Il pg Giuseppe Fici aveva chiesto uno sconto più consistente rispetto alla sentenza emessa il 14 febbraio dell'anno scorso dal gup Gugliemo Nicastro, che aveva comunque escluso l'aggravante della crudeltà, ovvero una pena di 6 anni 2 mesi e 20 giorni di carcere a testa. Questo perché, secondo l'accusa, le attenuanti generiche avrebbero dovuto essere considerate prevalenti sulle aggravanti e anche perché a madre e figli avrebbe dovuto essere riconosciuta la diminuente dello stato d'ira. I giudici hanno accolto soltanto la prima richiesta, quella relativa alle attenuanti.
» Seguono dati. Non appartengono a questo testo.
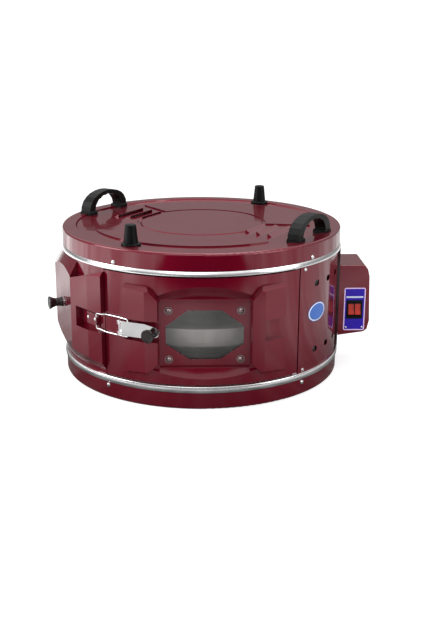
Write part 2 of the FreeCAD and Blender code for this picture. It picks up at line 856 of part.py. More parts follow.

La difesa degli imputati, rappresentata dagli avvocati Giovanni Castronovo e Maria Simona La Verde, sin dall'inizio ha invece sostenuto la legittima difesa per i figli, sulla scorta dei pesantissimi maltrattamenti subiti per anni e anche perché sarebbero intervenuti quella sera soltanto per proteggere la madre. Per la donna, invece, gli avvocati hanno battuto la strada dell'omicidio preterintenzionale: l'imputata non avrebbe avuto l'intenzione di uccidere il marito, anche se questo alla fine era comunque accaduto.

Secondo il racconto degli imputati, che confessarono il delitto, quella sera Ferrera avrebbe preteso un rapporto sessuale dalla moglie, i due avrebbero litigato pesantemente, lei lo aveva accoltellato e i suoi figli sarebbero accorsi per salvarla dalle grinfie della vittima. Una ricostruzione che in primo grado non aveva pienamente convinto il giudice, che aveva escluso l'aggravante della crudeltà - Ferrera era morto nell'arco di pochi minuti e non avrebbe quindi patito alcuna sofferenza prolungata - ma aveva escluso anche la legittima difesa: il giorno dell'omicidio, per il gup, non ci sarebbe stato "un pericolo imminente per gli imputati" e ci sarebbe stata una "notevole sproporzione tra difesa e offesa". Inoltre, "l'evento morte - aveva scritto nelle motivazioni della sentenza - è stato perseguito come scopo finale dagli agenti" e i figli si sarebbero accaniti "su un uomo già morto".

La testimonianza fornita agli inquirenti da Salvatrice Spataro era agghiacciante. La donna avrebbe subito per anni sofferenze di ogni sorta: "Mi chiamava latrina", "non mi chiamava per nome", "ero un oggetto" e sarebbe stata costretta dal marito persino ad avere rapporti contro la sua volontà con dei transessuali. Anche i figli avrebbero subito violenze dal padre. Una storia orribile, in cui il confine tra vittima e carnefice è davvero estremamente sottile. 

La vicenda ha anche diviso l'opinione pubblica e in concomitanza con l'apertura del processo d'appello, a marzo, si era tenuto anche un sit in davanti al palazzo di giustizia per chiedere l'assoluzione degli imputati, perché "salvarsi la pelle non può essere un reato", come avevano sostenuto i manifestanti. I giudici oggi hanno deciso di concedere uno sconto di 5 anni ai tre imputati.